Students tested for TB in CA and DC schools

High school students in Fountain Valley, CA, underwent mandatory testing after a student was identified with active tuberculosis. Students at a Washington, DC, elementary school also were undergoing testing after a teacher was reported having active disease.

After 133 students and teachers were recently tested at the Fountain Valley High School campus, two students tested positive with active disease, health officials reported. Although uncertain that the two cases were linked to the female student diagnosed with a highly contagious case of TB in January, school officials expanded testing to the entire 2,600 student body.
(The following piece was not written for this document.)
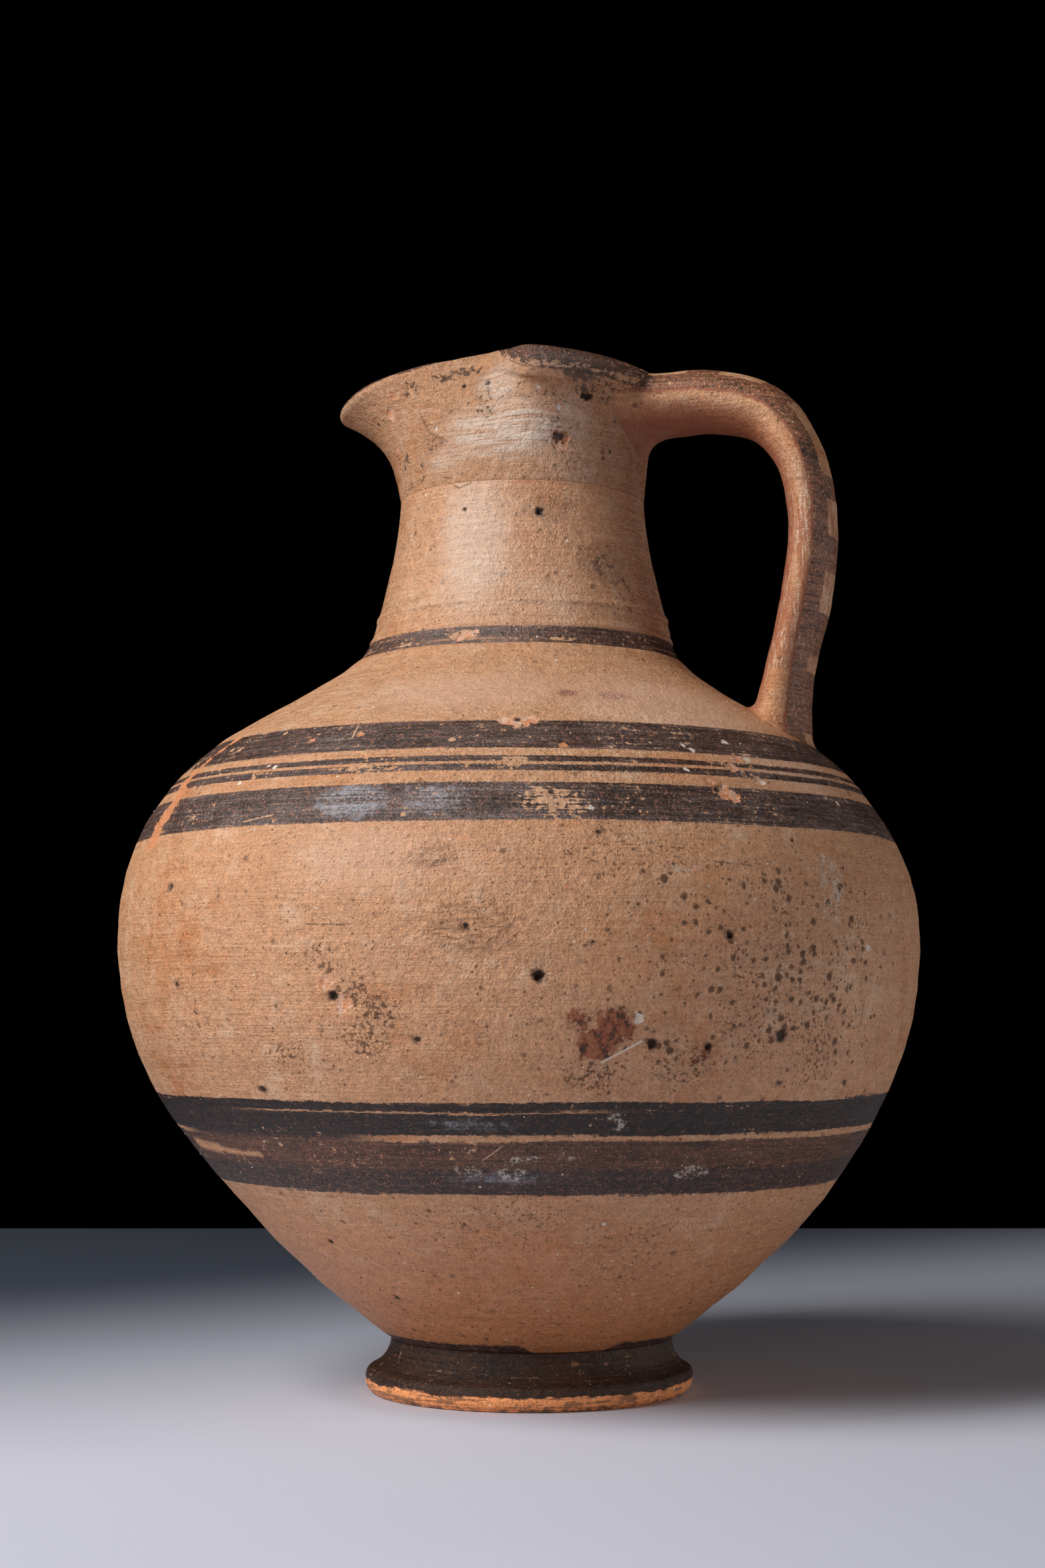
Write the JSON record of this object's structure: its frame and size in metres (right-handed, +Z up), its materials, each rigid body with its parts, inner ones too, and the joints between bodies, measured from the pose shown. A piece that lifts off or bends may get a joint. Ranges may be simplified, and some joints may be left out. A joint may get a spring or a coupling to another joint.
{
  "type": "oinochoe",
  "caption": "Thrown clay wine jug: ring foot, full round belly, tapering neck, pinched three-lobed mouth and a strap handle from rim to shoulder, with dark painted bands.",
  "frame": {"origin": "on the resting plane, under the centre of the belly", "axes": "+Z up the jug's turning axis, +X towards the handle, -X towards the spout"},
  "size_m": [0.2114, 0.2114, 0.2715],
  "materials": {
    "foot_clay": "fired clay with worn dark slip",
    "body_clay": "smoothed fired clay with dark slip bands",
    "neck_clay": "smoothed fired clay with one dark slip band",
    "mouth_clay": "smoothed fired clay with a dark slip lip",
    "handle_clay": "smoothed fired clay with dark slip stripes"
  },
  "bodies": {
    "root": {"foot": "foot_clay", "body": "body_clay", "neck": "neck_clay", "mouth": "mouth_clay", "handle": "handle_clay"}
  },
  "joints": []
}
After a teacher’s aide at a Washington, DC, elementary school tested positive for TB in late March, city health officials advised students and staff who had contact with the woman to be tested for the disease. The aide had worked at the school four months before she sought care. Although saliva tests were positive for TB and the woman had a cavity in her lung, the case has not yet been confirmed by tissue culture.
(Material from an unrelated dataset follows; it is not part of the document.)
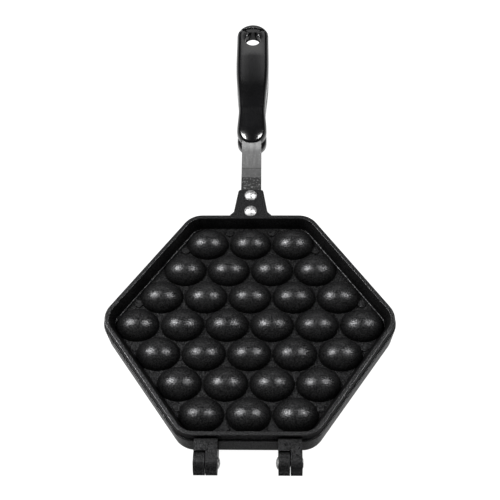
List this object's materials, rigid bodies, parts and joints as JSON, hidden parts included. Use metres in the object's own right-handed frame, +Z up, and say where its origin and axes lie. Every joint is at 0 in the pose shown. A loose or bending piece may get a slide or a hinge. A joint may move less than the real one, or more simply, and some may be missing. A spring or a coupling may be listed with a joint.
{
  "type": "egg waffle pan",
  "caption": "Hinged hexagonal stovetop pan of two cast plates with egg-shaped cells, which folds open on two rear hinges and has a steel strap and moulded grip on each half.",
  "frame": {"origin": "middle of the part's bounding box, on its base, where the lower plate's rim stands", "axes": "+Z up through the closed pan, +Y from the hinges to the grips, +X to the right of someone who looks along +Y, along the hinge axis"},
  "size_m": [0.221, 0.4194, 0.0326],
  "materials": {
    "cast_black": "sandy black non-stick coat on cast aluminium",
    "steel": "satin",
    "polished": "polished",
    "grip_black": "semi-gloss moulded"
  },
  "bodies": {
    "lower_half": {"lower_plate": "cast_black", "left_hinge_pin": "polished", "right_hinge_pin": "polished", "lower_strap": "steel", "lower_outer_rivet": "polished", "lower_inner_rivet": "polished", "lower_grip": "grip_black", "lower_end_cap": "grip_black", "lower_grip_screw": "polished"},
    "upper_half": {"upper_plate": "cast_black", "upper_strap": "steel", "upper_outer_rivet": "polished", "upper_inner_rivet": "polished", "upper_grip": "grip_black", "upper_end_cap": "grip_black", "upper_grip_screw": "polished"}
  },
  "joints": [
    {"name": "plate_hinge", "type": "hinge", "parent": "lower_half", "child": "upper_half", "pos_m": [0, -0.2012, 0.0185], "axis": [1, 0, 0], "range_deg": [0, 180]}
  ]
}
In response to a 36% increase in TB cases in the district last year, officials from the district, Maryland, and Virginia signed a regional tuberculosis control agreement, the area’s first pact aimed at better control of the disease, which the district Mayor Marion Barry called "a serious concern."

A top priority of the pact is increased tracking of TB cases, which has suffered under recent budget cuts.
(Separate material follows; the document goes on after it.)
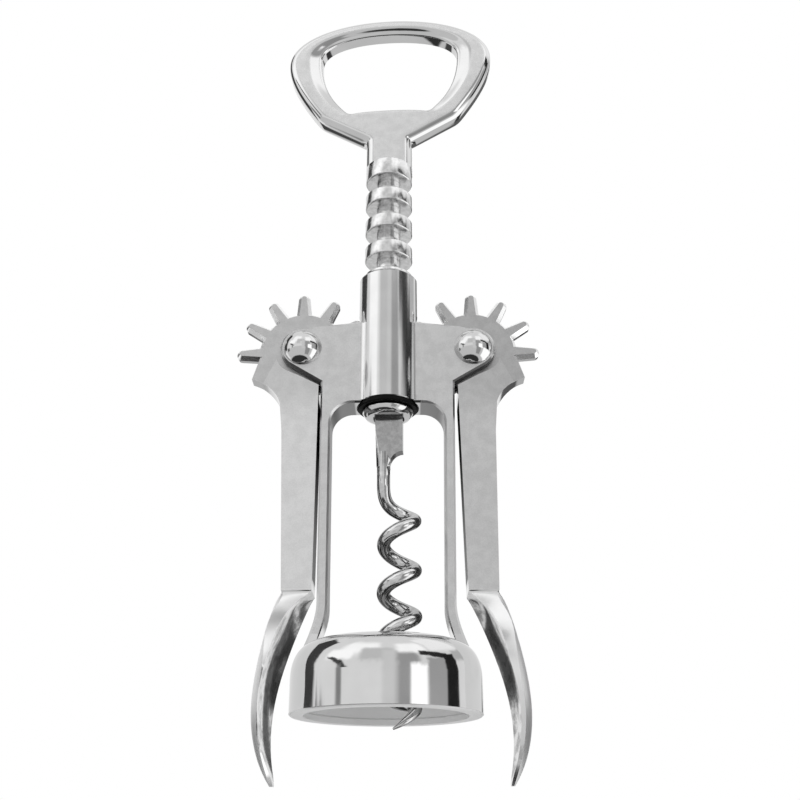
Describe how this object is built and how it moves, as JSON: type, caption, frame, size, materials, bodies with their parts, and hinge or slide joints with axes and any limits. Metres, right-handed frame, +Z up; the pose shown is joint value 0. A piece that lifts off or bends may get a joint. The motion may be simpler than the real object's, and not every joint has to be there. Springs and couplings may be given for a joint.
{
  "type": "wing corkscrew",
  "caption": "Wing corkscrew with a bell that stands on the bottle, geared thumb levers, a ribbed rack shaft, a wire worm and a crown-cap opener as its handle.",
  "frame": {"origin": "centre of the bell's mouth, in the plane that stands on the bottle's shoulder, on the worm shaft's axis", "axes": "+Z up the shaft from the bell to the opener, X across the two wings, Y the tool's thickness with -Y to the viewer of its front"},
  "size_m": [0.072, 0.0402, 0.2],
  "materials": {
    "frame_casting": "chrome plate, satin on the flat faces and polished on the bell, barrel and edges",
    "rivet": "polished chrome plate",
    "lever": "chrome plate, satin on the flat faces and polished on the pads and edges",
    "opener_shaft": "chrome plate, satin on the flat faces and polished on the ribs and round edges",
    "worm": "bright nickel-plated steel wire",
    "worm_pin": "plain steel",
    "stop_ring": "black rubber"
  },
  "bodies": {
    "frame": {"frame_casting": "frame_casting", "left_rivet": "rivet", "right_rivet": "rivet"},
    "slider": {"stop_ring": "stop_ring"},
    "screw": {"opener_shaft": "opener_shaft", "worm": "worm", "worm_pin": "worm_pin"},
    "left_wing": {"left_lever": "lever"},
    "right_wing": {"right_lever": "lever"}
  },
  "joints": [
    {"name": "rack_slide", "type": "slide", "parent": "frame", "child": "slider", "axis": [0, 0, -1], "range_m": [0, 0.0286]},
    {"name": "worm_turn", "type": "hinge", "parent": "slider", "child": "screw", "pos_m": [0, 0, 0.069], "axis": [0, 0, 1], "continuous": true},
    {"name": "left_wing_lift", "type": "hinge", "parent": "frame", "child": "left_wing", "pos_m": [-0.02012, 0, 0.08313], "axis": [0, 1, 0], "range_deg": [0, 110.05]},
    {"name": "right_wing_lift", "type": "hinge", "parent": "frame", "child": "right_wing", "pos_m": [0.02012, 0, 0.08313], "axis": [0, -1, 0], "range_deg": [0, 110.05]}
  ],
  "couplings": [
    {"joint": "left_wing_lift", "follows": "rack_slide", "rad_per_m": 67.128},
    {"joint": "right_wing_lift", "follows": "rack_slide", "rad_per_m": 67.128}
  ]
}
In another effort to screen students for TB, officials at Loyola Law School in Los Angeles reported that testing needles may have been used more than once among the 120 students and staff. "Every effort is now being made to verify whether or not this possibility occurred," school officials report.

Although the chance of transmission of an infectious disease in this instance is remote, the Law School felt obligated to disclose the problem to its community and asked students to voluntarily take a blood test to verify any transmission.

Health experts, including Dr. Paul Holtom, an infectious disease specialist at County USC Medical Center, have advised the Law School that the probability of transmission under these circumstances is extremely low.